Danielle (Dani) Brown has her own problems.  Her fourteen-year-old son Jeremy needs structure in his life – which is why she moved to the quieter environs of Bridgeport four years ago.  She too, lost her spouse – her husband Brian died in a car accident a little while after the move - and to make ends meet she works as a maid during the day while taking online classes in the hope of opening up a daycare center. When Jeremy gets the chance to try out for the Bridgeport Bats, a local junior league team, Dani knows they won’t be able to afford uniform or registration fees and starts working herself to the bone to cover costs.

Jackson and Dani are only friends.  Well, that is, until he learns about the possibility of Jeremy being on the Bats.  Jackson has frustrated baseball dreams of his own, and when his boss Gen points out that “Someone has to give a damn, and it might as well be me and you” about Jeremy’s possible future as a player, Jackson approaches Dani with a plan. He and the rest of his ex-miner co-workers are members of the Bridgeport Social Club, and they have decided to hold for a charity poker tournament in order to help pay for Jeremy’s gear and fees.  But is Dani willing to accept their help?  And can Jackson and Dani find a way to love one another under the looming shadow of their past loves?

Shelly Shepard Gray is mostly known as an author of inspirational romance, but Hold on Tight is not a faith-based story and definitely falls squarely into the contemporary romance category.  It's warm and realistic at the same time; honest about how hard it can be to fall in love when you’ve loved deeply, how exhausting it is to maintain a living and try to have some sort of love life at the end of the day. I’ve read plenty of blue collar romances and plenty of second chance romances, but most of those have featured a rescue from lower-class living or plenty of assurances for the audience that the new spouse is better in every way than the previous marital partner.  But neither thing happens in this book.

Jackson and Dani are two good people trying to raise their kids and deal with the void their late spouses left behind.  Though they’re individualists who want to take care of themselves, they need their community – and their relationship – to make it through life.

The secondary characters are good; I particularly enjoyed Gen, Jackson’s fiery co-worker, who has a secondary romance with her on-again, off-again flame, Seth.  Both Jeremy and Kate feel like realistic kids, and neither of them deal well with Jackson and Dani’s new romance.

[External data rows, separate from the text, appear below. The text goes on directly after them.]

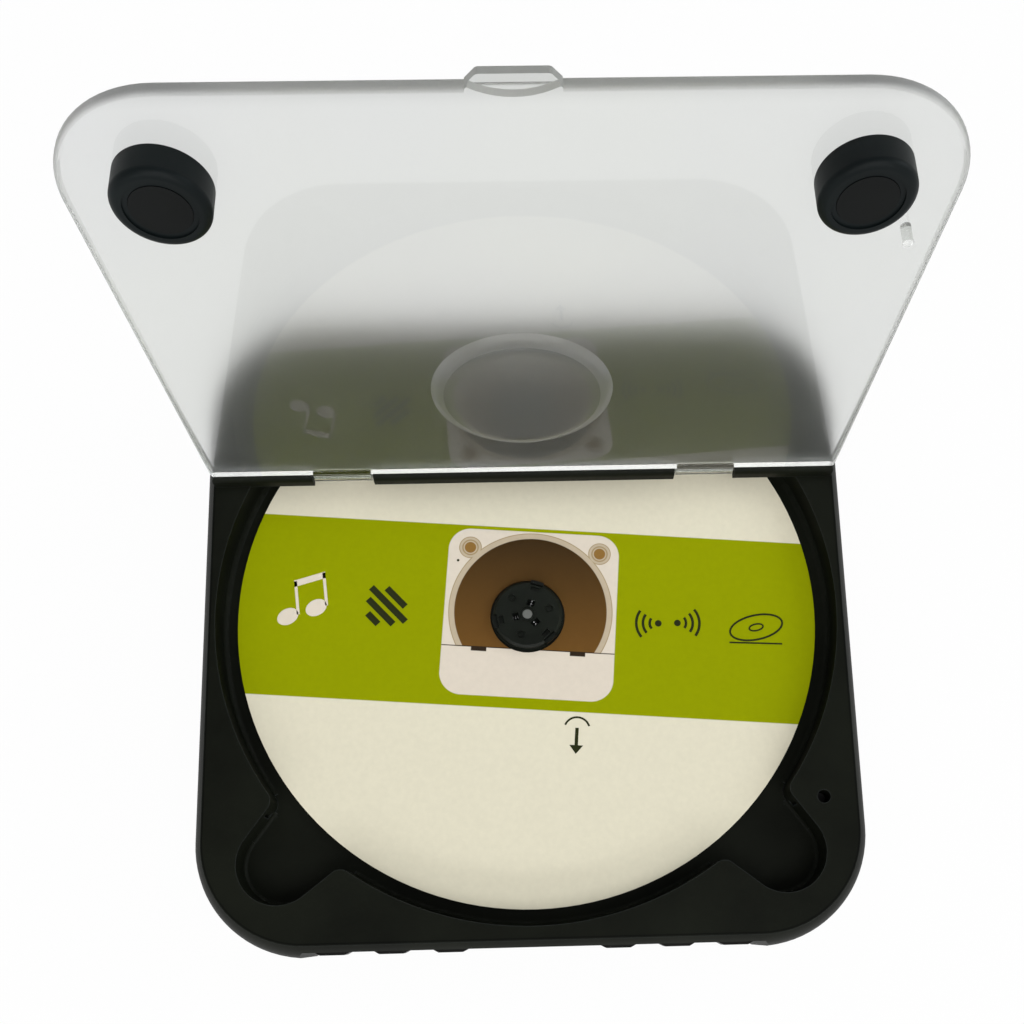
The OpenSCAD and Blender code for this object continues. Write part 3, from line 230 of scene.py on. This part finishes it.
class Maths:
    """Sums and flat shapes written as nodes; a shape is its distance in millimetres, negative inside."""

    def __init__(self, nodes, links):
        self.nodes, self.links = nodes, links

    def plug(self, value, socket):
        if isinstance(value, bpy.types.NodeSocket):
            self.links.new(value, socket)
        else:
            socket.default_value = value

    def do(self, op, *values):
        n = self.nodes.new("ShaderNodeMath")
        n.operation = op
        for value, socket in zip(values, n.inputs):
            self.plug(value, socket)
        return n.outputs["Value"]

    def plane(self, turn=0.0):
        """X and Y of the piece in millimetres, turned about its middle."""
        mapping = self.nodes.new("ShaderNodeMapping")
        mapping.inputs["Rotation"].default_value = (0, 0, -turn)
        mapping.inputs["Scale"].default_value = (1 / MM, 1 / MM, 1 / MM)
        self.links.new(coordinates(self.nodes), mapping.inputs["Vector"])
        split = self.nodes.new("ShaderNodeSeparateXYZ")
        self.links.new(mapping.outputs["Vector"], split.inputs["Vector"])
        return split.outputs["X"], split.outputs["Y"]

    def length(self, x, y):
        return self.do("SQRT", self.do("ADD", self.do("MULTIPLY", x, x), self.do("MULTIPLY", y, y)))

    def circle(self, at, centre, r):
        x, y = (self.do("SUBTRACT", v, c) for v, c in zip(at, centre))
        return self.do("SUBTRACT", self.length(x, y), r)

    def block(self, at, centre, half, corner=0.0):
        x, y = (
            self.do("SUBTRACT", self.do("ABSOLUTE", self.do("SUBTRACT", v, c)), h - corner)
            for v, c, h in zip(at, centre, half)
        )
        outside = self.length(self.do("MAXIMUM", x, 0.0), self.do("MAXIMUM", y, 0.0))
        within = self.do("MINIMUM", self.do("MAXIMUM", x, y), 0.0)
        return self.do("SUBTRACT", self.do("ADD", outside, within), corner)

    def outline(self, shape, half_width):
        return self.do("SUBTRACT", self.do("ABSOLUTE", shape), half_width)

    def inside(self, shape, edge_mm=0.06):
        """1 inside the shape, with a soft printed edge."""
        m = self.nodes.new("ShaderNodeMapRange")
        m.inputs["From Min"].default_value = edge_mm
        m.inputs["From Max"].default_value = -edge_mm
        self.links.new(shape, m.inputs["Value"])
        return m.outputs["Result"]

    def colour(self, below, above, share, blend="MIX"):
        m = self.nodes.new("ShaderNodeMix")
        m.data_type = "RGBA"
        m.blend_type = blend
        for value, socket in ((share, m.inputs[0]), (below, m.inputs[6]), (above, m.inputs[7])):
            self.plug((*value, 1) if isinstance(value, tuple) else value, socket)
        return m.outputs[2]


# The case: textured black with a fine dark line of painted shade around the deck, and painted highlights
# along its moulded edges. Measures are in millimetres.
SWELL = 2.4
DECK_CORNER = 20.5
DECK_LINE_IN, DECK_LINE_HALF = 0.3, 0.12
DECK_LINE_PAINTED_SHADE = (0.3, 0.3, 0.3)
EDGE_RADIUS = 0.3
EDGE_PAINTED_HIGHLIGHT = (0.026, 0.03, 0.029)


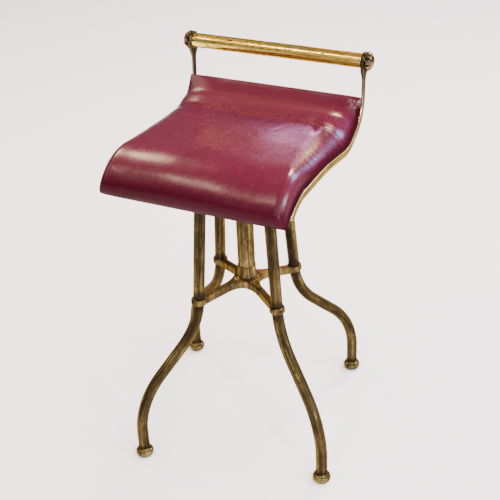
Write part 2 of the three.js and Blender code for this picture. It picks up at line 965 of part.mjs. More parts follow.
// The drop-shaped neck between the eye and the upright.
function neckShape() {
  const eye = line[0];
  const run = line[1].clone().sub(eye).normalize();
  const side = new THREE.Vector2(run.y, -run.x);
  const spot = (along, across) => eye.clone().addScaledVector(run, along).addScaledVector(side, across);
  const shoulder = eyeRadius * Math.SQRT1_2;
  const half = uprightDepth / 2;
  const shape = new THREE.Shape();
  const begin = spot(shoulder, -shoulder);
  shape.moveTo(begin.x, begin.y);
  const low = spot(neckLength, -half);
  const lowPull = spot((neckLength + shoulder) / 2, -half);
  shape.quadraticCurveTo(lowPull.x, lowPull.y, low.x, low.y);
  const high = spot(neckLength, half);
  shape.lineTo(high.x, high.y);
  const highPull = spot((neckLength + shoulder) / 2, half);
  const finish = spot(shoulder, shoulder);
  shape.quadraticCurveTo(highPull.x, highPull.y, finish.x, finish.y);
  const centre = spot(-shoulder / 2, 0);
  shape.lineTo(centre.x, centre.y);
  return shape;
}

function sideStrap(side) {
  const strapLine = stretch(line, neckLength - uprightDepth, lineEnd - strapEndGap);
  const halves = strapHalfDepths(strapLine);
  const low = halves.map((half) => strapEdge - half);
  const high = halves.map((half) => half - strapEdge);
  const bar = new THREE.ExtrudeGeometry(
    new THREE.Shape([...offset(strapLine, high), ...offset(strapLine, low).reverse()]),
    {
      depth: strapThickness - 2 * strapEdge,
      bevelThickness: strapEdge,
      bevelSize: strapEdge,
      bevelSegments: 1,
    },
  );
  const neck = new THREE.ExtrudeGeometry(neckShape(), {
    depth: strapThickness,
    bevelEnabled: false,
    curveSegments: 5,
  });
  const eye = rod(eyeRadius, -eyeThickness / 2, eyeThickness / 2, eyeSteps);
  eye.translate(line[0].x, line[0].y, 0);
  const hole = rod(rodRadius + fit, -eyeThickness, eyeThickness, boreSides, true);
  hole.translate(line[0].x, line[0].y, 0);
  const flat = cut(
    join(bar.translate(0, 0, strapEdge - strapThickness / 2), neck.translate(0, 0, -strapThickness / 2), eye),
    hole,
  );
  return acrossSeat(flat, side * strapMiddle);
}

// Back rail

function alongRail(geometry) {
  return geometry.rotateY(quarterTurn).translate(0, line[0].x, line[0].y);
}

function railTube() {
  const section = new THREE.Shape(ring(railRadius, railSides));
  section.holes.push(new THREE.Path(ring(railRadius - railWall, railSides, true)));
  const reach = eyeInside - fit;
  const tube = new THREE.ExtrudeGeometry(section, { depth: 2 * reach, bevelEnabled: false });
  return alongRail(tube.translate(0, 0, -reach));
}

function railRod() {
  const reach = eyeOutside + knobBore;
  return alongRail(rod(rodRadius, -reach, reach, boreSides));
}

// A domed knob with shallow flutes round its rim, drawn along +Z with its flat at height zero.
function knob() {
  const outline = [
    [0, 0],
    [knobRadius - knobChamfer, 0],
    [knobRadius, knobRimLength / 3],
    [knobRadius, knobRimLength],
  ];
  for (let i = 1; i < knobArcSteps; i++) {
    const angle = (quarterTurn * i) / knobArcSteps;
    const height = knobRimLength + (knobLength - knobRimLength) * Math.sin(angle);
    outline.push([(knobRadius - knobChamfer) * Math.cos(angle), height]);
  }
  outline.push([0, knobLength]);
  const dome = turned(outline, knobFlutes * 4);
  const place = dome.attributes.position;
  for (let i = 0; i < place.count; i++) {
    const angle = Math.atan2(place.getY(i), place.getX(i));
    const dip = 1 - (knobFluteShare * (1 + Math.cos(knobFlutes * angle))) / 2;
    place.setXY(i, place.getX(i) * dip, place.getY(i) * dip);
  }
  return cut(dome, rod(rodRadius + fit, -overrun, knobBore + fit, boreSides, true));
}

function endKnob(side) {
  const geometry = knob().translate(0, 0, eyeOutside + fit);
  return alongRail(side > 0 ? geometry : geometry.rotateY(Math.PI));
}

// Cushion

// A share table read at any place from 0 to 1, eased between its entries.
function readShares(shares, place) {
  const at = place * (shares.length - 1);
  const first = Math.min(Math.floor(at), shares.length - 2);
  const ease = THREE.MathUtils.smoothstep(at - first, 0, 1);
  return THREE.MathUtils.lerp(shares[first], shares[first + 1], ease);
}

// Half of the cushion's section, from its tucked foot to the middle of its crown: across and up.
function cushionHalfSection(height) {
  const half = seatWidth / 2;
  const roll = Math.min(cushionTopRoll, half / 2);
  const sideRoll = Math.min(cushionSideRoll, height * cushionSideRollShare);
  const points = [
    [half - cushionTuck, 0],
    [half - cushionTuck / 3, (height - sideRoll) / 2],
  ];
  for (let i = 0; i <= cushionRollSteps; i++) {
    const angle = (quarterTurn * i) / cushionRollSteps;
    points.push([half - roll + roll * Math.cos(angle), height - sideRoll + sideRoll * Math.sin(angle)]);
  }
  for (let i = 1; i <= cushionCrownSteps; i++) {
    points.push([(half - roll) * (1 - i / cushionCrownSteps), height]);
  }
  return points.map(([across, up]) => {
    const crown = (cushionCrown * (1 - (across / half) ** 2) * up) / cushionFull;
    return [across, up + crown];
  });
}

function cushionGeometry() {
  const topEnd = boardStart - cushionTopOver;
  const ahead = line[line.length - 1].clone().sub(line[line.length - 2]).normalize();
  const nose = line[line.length - 1].clone().addScaledVector(ahead, cushionNoseOver);
  const reach = stretch([...line, nose], topEnd, lineEnd + cushionNoseOver);
  const whole = lineLength(reach);
  const sections = [];
  for (let i = 0; i <= cushionStations; i++) {
    // Stations gather at both ends, where the leather rolls over
    const gathered = (1 - Math.cos((Math.PI * i) / cushionStations)) / 2;
    const along = THREE.MathUtils.lerp(i / cushionStations, gathered, cushionGatherShare) * whole;
    const near = Math.max(along - whole * cushionTangentShare, 0);
    const far = Math.min(along + whole * cushionTangentShare, whole);
    const run = pointAt(reach, far).sub(pointAt(reach, near)).normalize();
    const up = new THREE.Vector2(run.y, -run.x);
    const base = pointAt(reach, along).addScaledVector(up, boardHigh + cushionGap);
    const toEnd = Math.min(along, whole - along) / cushionEndRoll;
    const roll = Math.sqrt(1 - (1 - Math.min(toEnd, 1)) ** 2);
    const ended = cushionEndShare + (1 - cushionEndShare) * roll;
    const half = cushionHalfSection(cushionFull * readShares(fullnessShares, along / whole) * ended);
    const section = [...half, ...half.slice(0, -1).reverse().map(([across, rise]) => [-across, rise])];
    sections.push(
      section.map(([across, rise]) => new THREE.Vector3(across, base.x + up.x * rise, base.y + up.y * rise)),
    );
  }
  return loft(sections);
}

function pointAt(points, distance) {
  let gone = 0;
  for (let i = 1; i < points.length; i++) {
    const step = points[i].distanceTo(points[i - 1]);
    if (gone + step >= distance || i === points.length - 1) {
      return points[i - 1].clone().lerp(points[i], (distance - gone) / step);
    }
    gone += step;
  }
  return points[0].clone();
}

function backLining() {
  const end = boardStart + (lineEnd - boardStart) * backBarShare - barWidth / 2 - liningThickness;
  const reach = stretch(line, boardStart - cushionTopOver / 2, end);
  const high = boardLow - fit;
  return sideExtrusion(band(reach, high - liningThickness, high), -boardWidth / 2, boardWidth / 2);
}

// Assembly

const stool = new THREE.Group();
const base = new THREE.Group();
base.rotation.z = baseTurn + quarterTurn / 2;
const seat = new THREE.Group();
stool.add(base, seat);

function place(parent, name, geometry, material) {
  const mesh = new THREE.Mesh(geometry, material);
  mesh.name = name;
  parent.add(mesh);
  return mesh;
}

["back_right", "back_left", "front_left", "front_right"].forEach((corner, i) => {
  const legSide = new THREE.Group();
  legSide.rotation.z = i * quarterTurn;
  base.add(legSide);
  place(legSide, "leg_" + corner, legTube(), agedBrass);
  place(legSide, "foot_" + corner, footBody(), agedBrass);
  place(legSide, "collar_pin_" + corner, collarPin(), darkBrass);
  place(legSide, "socket_screw_" + corner, socketScrew(), steel);
});
place(base, "lower_spider", lowerSpider(), agedBrass);
place(base, "column_tube", columnTube(), agedBrass);
place(base, "column_ferrule", columnFerrule(), agedBrass);
place(base, "column_cap", columnCap(), darkBrass);
place(base, "crown_casting", crownCasting(), darkBrass);
place(stool, "lift_nut", liftNut(), paleBrass);
place(stool, "guide_bush", guideBush(), paleBrass);

place(seat, "lift_screw", liftScrew(), steel);
place(seat, "guide_nut", guideNut(), steel);
place(seat, "rest_washer", restWasher(), washerLeather);
place(seat, "seat_plate", seatPlate(), iron);
place(seat, "screw_pin", screwPin(), steel);
plateScrewPlaces.forEach((spot, i) => {
  const screw = place(seat, "plate_screw_" + (i + 1), woodScrew(plateScrewGrip), steel);
  screw.position.set(spot.x, spot.y, plateBottom);
});
place(seat, "seat_block", seatBlock(), beech);
place(seat, "seat_board", seatBoard(), plywood);
place(seat, "cross_bar_front", crossBar(frontBarShare), iron);
place(seat, "cross_bar_back", crossBar(backBarShare), iron);
boardScrews().forEach(({ share, side, body }) => {
  const end = share === frontBarShare ? "front" : "back";
  const hand = side > 0 ? "right" : "left";
  place(seat, "bar_screw_" + end + "_" + hand, body, steel);
});
place(seat, "seat_cushion", cushionGeometry(), leather);
place(seat, "back_lining", backLining(), leather);
place(seat, "strap_left", sideStrap(-1), paleBrass);
place(seat, "strap_right", sideStrap(1), paleBrass);
place(seat, "rail_tube", railTube(), paleBrass);
place(seat, "rail_rod", railRod(), steel);
place(seat, "knob_left", endKnob(-1), darkBrass);
place(seat, "knob_right", endKnob(1), darkBrass);

export default stool;
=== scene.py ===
import math

import bmesh
import bpy
from mathutils import Matrix, Vector, noise


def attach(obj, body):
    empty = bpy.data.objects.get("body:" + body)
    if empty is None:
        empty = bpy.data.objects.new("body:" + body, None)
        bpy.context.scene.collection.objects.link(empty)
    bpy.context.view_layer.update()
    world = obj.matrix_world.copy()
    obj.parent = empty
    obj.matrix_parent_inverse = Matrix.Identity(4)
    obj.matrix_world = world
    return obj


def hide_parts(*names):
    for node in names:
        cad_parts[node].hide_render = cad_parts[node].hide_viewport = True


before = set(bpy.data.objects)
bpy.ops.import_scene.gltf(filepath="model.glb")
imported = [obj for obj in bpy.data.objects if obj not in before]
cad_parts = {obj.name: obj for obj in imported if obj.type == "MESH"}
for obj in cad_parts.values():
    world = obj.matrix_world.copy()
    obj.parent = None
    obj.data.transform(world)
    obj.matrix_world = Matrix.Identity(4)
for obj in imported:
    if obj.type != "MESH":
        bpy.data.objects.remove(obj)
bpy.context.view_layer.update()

MM = 0.001
QUARTER = math.pi / 2
FULL = 2 * math.pi

# Camera in metres, fitted to the photograph's feet, legs, collars and rail

CAMERA_PLACE = Vector((0.64514, -1.25612, 1.18740))
CAMERA_BACK = Vector((0.38774, -0.76372, 0.51612)).normalized()
CAMERA_ROLL = -0.04698
LENS = 71.818
SENSOR = 36.0
NEAREST = 0.05

camera_data = bpy.data.cameras.new("camera")
camera_data.lens = LENS
camera_data.sensor_width = SENSOR
camera_data.clip_start = NEAREST
camera = bpy.data.objects.new("camera", camera_data)
bpy.context.scene.collection.objects.link(camera)
side = Vector((0, 0, 1)).cross(CAMERA_BACK).normalized()
upward = CAMERA_BACK.cross(side)
tilt_cos, tilt_sin = math.cos(CAMERA_ROLL), math.sin(CAMERA_ROLL)
camera_x = side * tilt_cos + upward * tilt_sin
camera_y = upward * tilt_cos - side * tilt_sin
turned_to = Matrix((camera_x, camera_y, CAMERA_BACK)).transposed().to_4x4()
camera.matrix_world = Matrix.Translation(CAMERA_PLACE) @ turned_to
bpy.context.scene.camera = camera


# Sizes in millimetres, as the CAD part has them

FIT = 0.3
BASE_TURN = math.radians(11.34)
CORNERS = ("back_right", "back_left", "front_left", "front_right")
FOOT_RADIUS = 310 / math.sqrt(2)
FOOT_SOLE, FOOT_NECK, FOOT_BALL = 8.5, 11.4, 15
FOOT_BALL_HEIGHT = 13.5
FOOT_FLOOR = 4
LEG_RADIUS = 9.5
HIP_OUT, HIP_HEIGHT = 97.6, 224.6
LEG_TOP_OUT, LEG_TOP = 77.2, 462
LEG_LEAN = math.atan((HIP_OUT - LEG_TOP_OUT) / (LEG_TOP - HIP_HEIGHT))
COLUMN_RADIUS, COLUMN_TOP = 14.3, 447.7
FERRULE_HEIGHT = 20
CAP_RADIUS, CAP_DOME, CAP_RIM, CAP_SPIGOT = 15.5, 5, 2.5, 9
COLLAR_HEIGHT = 272
SPIDER_HEIGHT, SPIDER_RISE, SPIDER_FILLET = 269, 15.5, 34
ARM_DEPTH = 13.5
ARM_HALF_WIDTH = 5.7
HUB_RADIUS, HUB_SHOULDER = 21, 2.5
CROWN_TOP = LEG_TOP + 14
CROWN_BOTTOM = CROWN_TOP - 38
CROWN_FILLET = 22
CROWN_ARM_DEPTH = 15
CROWN_ARM_HEIGHT = CROWN_TOP - 12 - CROWN_ARM_DEPTH / 2
LEAD = 8
SEAT_RISE = 12 * LEAD
NUT_BOTTOM, NUT_TOP = 448, 480
JOURNAL_TOP = NUT_BOTTOM - SEAT_RISE - 2
GUIDE_LENGTH = 16
GUIDE_NUT_TOP = JOURNAL_TOP - FIT - GUIDE_LENGTH - FIT
STUD_RADIUS, JOURNAL_RADIUS, ROOT_RADIUS, CREST_RADIUS, SHANK_RADIUS = 4.5, 6, 7.6, 10, 8
WASHER_LOW, WASHER_HIGH, WASHER_RADIUS = NUT_TOP + 0.4, NUT_TOP + 2.4, 18
BOSS_RADIUS, BOSS_FLARE = 21, 8
PLATE_TOP = 502
PLATE_BOTTOM = PLATE_TOP - 5
PLATE_RADIUS = 70
SEAT_WIDTH = 304.4
STRAP_THICKNESS = 3
STRAP_MIDDLE = SEAT_WIDTH / 2 - STRAP_THICKNESS / 2
UPRIGHT_DEPTH, STRAP_DEPTH = 10.5, 11.5
RAIL_BACK, RAIL_RISE, RAIL_RADIUS = 139.5, 132, 11.8
RAIL_HEIGHT = PLATE_TOP + RAIL_RISE
BOARD_WIDTH = 286
BOARD_LIFT, BOARD_THICKNESS = 1, 7
BOARD_LOW, BOARD_HIGH = BOARD_LIFT - BOARD_THICKNESS / 2, BOARD_LIFT + BOARD_THICKNESS / 2
BOARD_START = RAIL_RISE - 68
BAR_WIDTH, BACK_BAR_SHARE = 16, 0.196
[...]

There’s a solid subplot involving Dani dealing with sexual harassment in the workforce that makes a sharp and salient point about how the rich can abuse the poor in multiple ways.

The only real negative I can call to mind is that sometimes Jackson and Dani feel a little too nice to be believed; in fact everyone but the kids and the evil harassing client come off that way. The power of the story prevents this from being boring, but those who like more high-conflict romances may not enjoy this one. Also, obviously, the book holds some pro-coal mining sentiments, a notion some may not like, but I accepted the characters’ opinions as a necessary part of who they were.

Hold on Tight is a very good story about two normal people falling for each other.  It’s the kind of romance the genre could use more of.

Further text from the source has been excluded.